__EXERCISE DIRECTIONS__:
From the line containing "ON_EDGE_MIDDLE = WEBBING / 2 + 0.6" through the line containing "obj.data.transform(world)", retype each line exactly; include both end lines and nothing beyond them.
◇ ◇ ◇
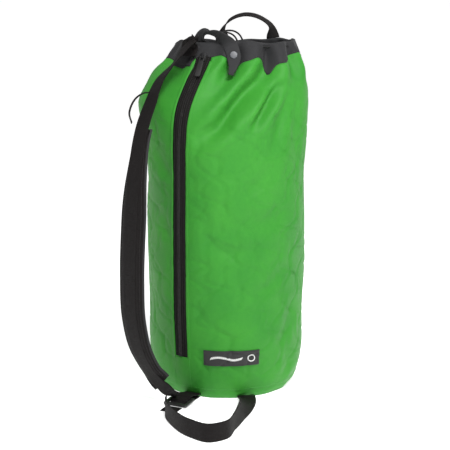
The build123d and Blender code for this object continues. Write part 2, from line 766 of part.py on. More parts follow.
wrap_plane = Plane(lock_origin, x_dir=lock_frame.y_dir, z_dir=-lock_frame.x_dir)
middle_bar = -(LOCK_BAR + LOCK_WINDOW)
with BuildPart() as webbing_in_lock:
    with BuildSketch(wrap_plane):
        with Locations((middle_bar, 0)):
            Circle(WRAP_OUTER)
            Circle(WRAP_BORE, mode=Mode.SUBTRACT)
            with Locations((-5, -5)):
                Rectangle(10, 10, mode=Mode.SUBTRACT)
        with Locations((middle_bar - 6, WRAP_OUTER - WEBBING_THICK / 2)):
            Rectangle(12, WEBBING_THICK)
    extrude(amount=WEBBING / 2 - 0.2, both=True)
finish(webbing_in_lock, "webbing_in_lock")

# ---------------------------------------------------------------- tail and base handle
with BuildPart() as tail_sewn_end:
    with BuildSketch(radial_plane(TAIL_AZIMUTH)):
        with Locations((100, TAB_LEVEL)):
            Rectangle(32, WEBBING_THICK)
    extrude(amount=WEBBING / 2, both=True)
finish(tail_sewn_end, "tail_sewn_end")

# The tail comes out flat from under the ladder lock, then turns on its edge.
tail_start_route = [(-83, -164), (-87, -173), (-92, -184)]
with BuildPart() as tail_start:
    for (x, y), turn in zip(tail_start_route, (27, 26, 22)):
        way = outward(turn)
        with BuildSketch(Plane(origin=(x, y, 1.2), x_dir=sideways(turn), z_dir=way)):
            Rectangle(WEBBING - 2, WEBBING_THICK)
    loft(ruled=True)
finish(tail_start, "tail_start")

on_edge = (0, 0, 1)
ON_EDGE_MIDDLE = WEBBING / 2 + 0.6
tail_route = [
    (-94, -187, ON_EDGE_MIDDLE),
    (-95, -202, ON_EDGE_MIDDLE),
    (-83, -246, ON_EDGE_MIDDLE),
    (-54, -295, ON_EDGE_MIDDLE),
    (-25, -316, ON_EDGE_MIDDLE),
    (1, -302, ON_EDGE_MIDDLE),
    (14, -264, ON_EDGE_MIDDLE),
    (26, -216, ON_EDGE_MIDDLE),
    (33, -170, 11),
    (35, -135, 5),
    outward(TAIL_AZIMUTH) * 121.5 + Vector(0, 0, TAB_LEVEL),
]
tail_across = [
    on_edge,
    on_edge,
    on_edge,
    on_edge,
    on_edge,
    on_edge,
    on_edge,
    (-0.3, 0, 0.95),
    (-0.8, 0, 0.6),
    (-0.97, -0.2, 0.12),
    -sideways(TAIL_AZIMUTH),
]
with BuildPart() as tail_webbing:
    for plane in band_planes(tail_route, tail_across, 33):
        with BuildSketch(plane):
            Rectangle(WEBBING, WEBBING_THICK)
    loft(ruled=True)
finish(tail_webbing, "tail_webbing")
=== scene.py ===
# %% [markdown]
# # A stuffed rope bag
# A tall bag of coated green cloth, closed at the top with a black collar, with a long zip, a
# padded shoulder strap and a tail of webbing that lies on the floor. The CAD model gives the
# frame: every piece made here stands where its CAD part stands, and rides on the same body.

from math import cos, pi, radians, sin

import bpy
import numpy as np
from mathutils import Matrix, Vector


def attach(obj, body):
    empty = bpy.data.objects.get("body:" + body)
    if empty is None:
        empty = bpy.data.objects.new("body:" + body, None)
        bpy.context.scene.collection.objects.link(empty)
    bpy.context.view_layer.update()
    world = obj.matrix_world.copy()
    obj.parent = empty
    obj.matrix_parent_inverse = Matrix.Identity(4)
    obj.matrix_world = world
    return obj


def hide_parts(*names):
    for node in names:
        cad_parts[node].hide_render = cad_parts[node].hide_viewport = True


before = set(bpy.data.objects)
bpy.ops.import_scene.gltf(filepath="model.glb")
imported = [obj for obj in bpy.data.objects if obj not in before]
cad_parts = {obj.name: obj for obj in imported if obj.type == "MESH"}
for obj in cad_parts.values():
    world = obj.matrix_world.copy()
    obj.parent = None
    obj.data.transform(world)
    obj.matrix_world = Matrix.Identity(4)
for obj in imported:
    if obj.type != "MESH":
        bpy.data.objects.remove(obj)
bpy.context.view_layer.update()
MM = 0.001

# %% [markdown]
# ## Camera, floor and light
# The bag is seen from the front and a little above. A long lens keeps its sides nearly
# parallel. The floor is plain and pale, and the light is broad and soft, as in a studio, with
# the main lamp high on the left so that the folds near the top throw soft shadows.

# %% Camera
CAMERA_PLACE = Vector((-0.001, -2.0, 0.66))
CAMERA_AIM = Vector((-0.001, 0.0, 0.268))

camera_data = bpy.data.cameras.new("camera")
camera_data.lens = 95.84
camera = bpy.data.objects.new("camera", camera_data)
camera.location = CAMERA_PLACE
camera.rotation_euler = (CAMERA_AIM - CAMERA_PLACE).to_track_quat("-Z", "Y").to_euler()
bpy.context.scene.collection.objects.link(camera)
bpy.context.scene.camera = camera
print("camera at", tuple(CAMERA_PLACE))


# %% Lamps
def soft_lamp(name, place, aim, size, power):
    """A square area lamp that points at a spot."""
    data = bpy.data.lights.new(name, "AREA")
    data.size = size
    data.energy = power
    lamp = bpy.data.objects.new(name, data)
    lamp.location = place
    lamp.rotation_euler = (Vector(aim) - Vector(place)).to_track_quat("-Z", "Y").to_euler()
    bpy.context.scene.collection.objects.link(lamp)


soft_lamp("key", (0.35, -1.15, 1.9), (0, 0, 0.35), 0.6, 40)
soft_lamp("fill", (1.6, -1.5, 0.7), (0, 0, 0.3), 1.4, 6)
soft_lamp("rim", (1.0, 1.2, 1.3), (0, 0, 0.35), 0.8, 5)

sky = bpy.data.worlds.new("studio")
sky.use_nodes = True
sky.node_tree.nodes["Background"].inputs["Color"].default_value = (1, 1, 1, 1)
sky.node_tree.nodes["Background"].inputs["Strength"].default_value = 0.4
bpy.context.scene.world = sky
bpy.context.scene.view_settings.view_transform = "Standard"
print("three lamps and a white sky")


# %% [markdown]
# ## Finishes
# Every finish is built from nodes, so that the weave, the ribs and the moulded grain have
# their real size. A small class lets a socket be used in ordinary sums, which keeps a recipe
# as short as its formula.

# %% Shader sums
class Signal:
    """A socket that ordinary arithmetic works on."""

    def __init__(self, recipe, socket):
        self.recipe = recipe
        self.socket = socket

    def join(self, operation, *values):
        node = self.recipe.node("ShaderNodeMath", {"operation": operation}, dict(enumerate(values)))
        return Signal(self.recipe, node.outputs[0])

    def __add__(self, other):
        return self.join("ADD", self, other)

    def __mul__(self, other):
        return self.join("MULTIPLY", self, other)

    __radd__ = __add__
    __rmul__ = __mul__

    def wave(self):
        return self.join("SINE", self)

    def size(self):
        return self.join("ABSOLUTE", self)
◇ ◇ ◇
__SOLUTION BELOW__:
ON_EDGE_MIDDLE = WEBBING / 2 + 0.6
tail_route = [
    (-94, -187, ON_EDGE_MIDDLE),
    (-95, -202, ON_EDGE_MIDDLE),
    (-83, -246, ON_EDGE_MIDDLE),
    (-54, -295, ON_EDGE_MIDDLE),
    (-25, -316, ON_EDGE_MIDDLE),
    (1, -302, ON_EDGE_MIDDLE),
    (14, -264, ON_EDGE_MIDDLE),
    (26, -216, ON_EDGE_MIDDLE),
    (33, -170, 11),
    (35, -135, 5),
    outward(TAIL_AZIMUTH) * 121.5 + Vector(0, 0, TAB_LEVEL),
]
tail_across = [
    on_edge,
    on_edge,
    on_edge,
    on_edge,
    on_edge,
    on_edge,
    on_edge,
    (-0.3, 0, 0.95),
    (-0.8, 0, 0.6),
    (-0.97, -0.2, 0.12),
    -sideways(TAIL_AZIMUTH),
]
with BuildPart() as tail_webbing:
    for plane in band_planes(tail_route, tail_across, 33):
        with BuildSketch(plane):
            Rectangle(WEBBING, WEBBING_THICK)
    loft(ruled=True)
finish(tail_webbing, "tail_webbing")
=== scene.py ===
# %% [markdown]
# # A stuffed rope bag
# A tall bag of coated green cloth, closed at the top with a black collar, with a long zip, a
# padded shoulder strap and a tail of webbing that lies on the floor. The CAD model gives the
# frame: every piece made here stands where its CAD part stands, and rides on the same body.

from math import cos, pi, radians, sin

import bpy
import numpy as np
from mathutils import Matrix, Vector


def attach(obj, body):
    empty = bpy.data.objects.get("body:" + body)
    if empty is None:
        empty = bpy.data.objects.new("body:" + body, None)
        bpy.context.scene.collection.objects.link(empty)
    bpy.context.view_layer.update()
    world = obj.matrix_world.copy()
    obj.parent = empty
    obj.matrix_parent_inverse = Matrix.Identity(4)
    obj.matrix_world = world
    return obj


def hide_parts(*names):
    for node in names:
        cad_parts[node].hide_render = cad_parts[node].hide_viewport = True


before = set(bpy.data.objects)
bpy.ops.import_scene.gltf(filepath="model.glb")
imported = [obj for obj in bpy.data.objects if obj not in before]
cad_parts = {obj.name: obj for obj in imported if obj.type == "MESH"}
for obj in cad_parts.values():
    world = obj.matrix_world.copy()
    obj.parent = None
    obj.data.transform(world)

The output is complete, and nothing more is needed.